I just see a bacchanalian splurge that will send us into a real tailspin. Supply-side economics have never done what they are purported to be able to do over an extended period of time. Tax cuts aimed at the supply side of capital can (and sometimes do) spur short-term economic activity, but in the long term, they just add to the deficit and make it more difficult to address the supply side of labor through public investment in programs to raise their productivity.
Hey, you watch your langauge!!!
My theory about this type of system (which has never been very popular around here) is that supply side economics does exactly what it was designed to do, it's just that it was designed to do isn't at all what we are told it was designed to do.
Let's start at the beginning, tax cuts for the wealthy. Let's face it since they are the ones who pay most taxes that's pretty much whose taxes you'd have to cut if you were going to cut anyone's, and since they've been whining for the last 15-20 years about being overtaxed and supporting the whole system by their poor mistreated selves, that seems reasonable, but what does that do? It makes the rich richer. I'm not judging at this point, just stating a fact.
Then the rich are trusted (with absolutely no official commitment, requirements, or fail safe, to invest that money into new businesses and other job creating entities, right? Well I think they really did that to a large extent in the 1920s version, so what then? Who makes the most money from businesses, just like who makes the most money from casinos? The house, right? The richer, who just got richer, got even richer still. Again, not judging just stating a fact.

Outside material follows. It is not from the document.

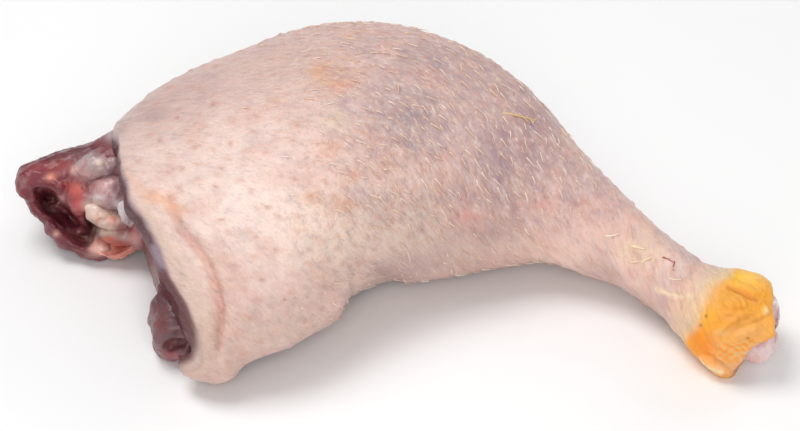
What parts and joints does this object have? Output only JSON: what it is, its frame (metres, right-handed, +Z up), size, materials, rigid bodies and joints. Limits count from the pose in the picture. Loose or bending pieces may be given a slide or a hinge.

They did create jobs back then anyway, which did help other socioeconomic groups, which is good, but every effort is taken to keep wages to an absolute minimum, including the crushing of unions. Still people are working, making a living (more or less) which is a good thing, but instead of saving they see stuff they want to buy, stuff that everyone else already has or is about to acquire so they spend money on stuff, which makes them happy in the short run, gut does nothing for "tomorrow" and the demand for this stuff drives the companies to make even more stuff, which provides both more jobs and/or extended employment for the workers, which is a good thing, but just as before who makes the most profits? Same as with the casinos, the rich get still richer which regular people adapt to living paycheck to paycheck and as long as they can pay their bills and buy some more occasional stuff they're pretty happy. Again, just stating facts.
So what's happening with the stock market? Well, the stock market rises and rises,. because things look good on the surface, which makes everyone (to an extent) richer, but mainly those who have the most invested in the market, which would be...you guessed it the casinos. the problem here is that more and more regular people see the fortunes to be made in the market so they start buying stocks but either they don't know what they're doing (lack of training/experience) or they put their money into one of those funds where their "adviser" only charges like a 2% fee for managing their fund, but somehow that 2% winds up being almost 1/2 of their total savings because of what I call "mafia accounting" so those at the top of the food chain keep getting richer and richer from every which direction while those at or towards the bottom think they're doing OK, but most of their wealth is really only on paper and dependent on other people's trustworthiness or good will of others and we all know how that turns out.
Now it's important to remember that in the 1920s this (sort of) worked, for a while anyway, but in the 1980s and especially during W's 2 terms there are so many things and places for the rich to invest in (which don't even help the economy at all) that there's really no need for them to create jobs, just put their money in a nice safe place where it can both earn interest and not get taxed and let nature take it's course.
Then after that 6, 7, 8, 9 years the warning signs that the bubble is about to burst are evidence but those at/towards the bottom have no idea and those at the top aren't telling (assuming they know, which they usually do) so they get out of the market, slowly and quietly, ala ole Joe Kennedy in 1929, leaving the majority of people who aren't experts or can't afford experts, holding the bag when the crash comes. The wealthy then just go inside, close their doors, windows, and shutters, and start the "downsizing" and hibernate while the majority of people try to figure out how to survive.
Then, because of the crash/meltdown the government establishes regulations that should have been in place all along but now that we know the dangers of noone driving the bus we can avoid this happening again. Since the wealthy are the only ones with enough money to tax, they are taxed and the whining (and the hiding of money) commences.
Then in another 15-20 years the DUMAS American people and their MTV attention spans have forgotten and it all starts back up again. Does this sound fairly close? The bottom line is, this type of system helps exactly who it was intended to help, but for the rest of us, it just gives us the illusion that everything is fine, until the bottom drops out, again.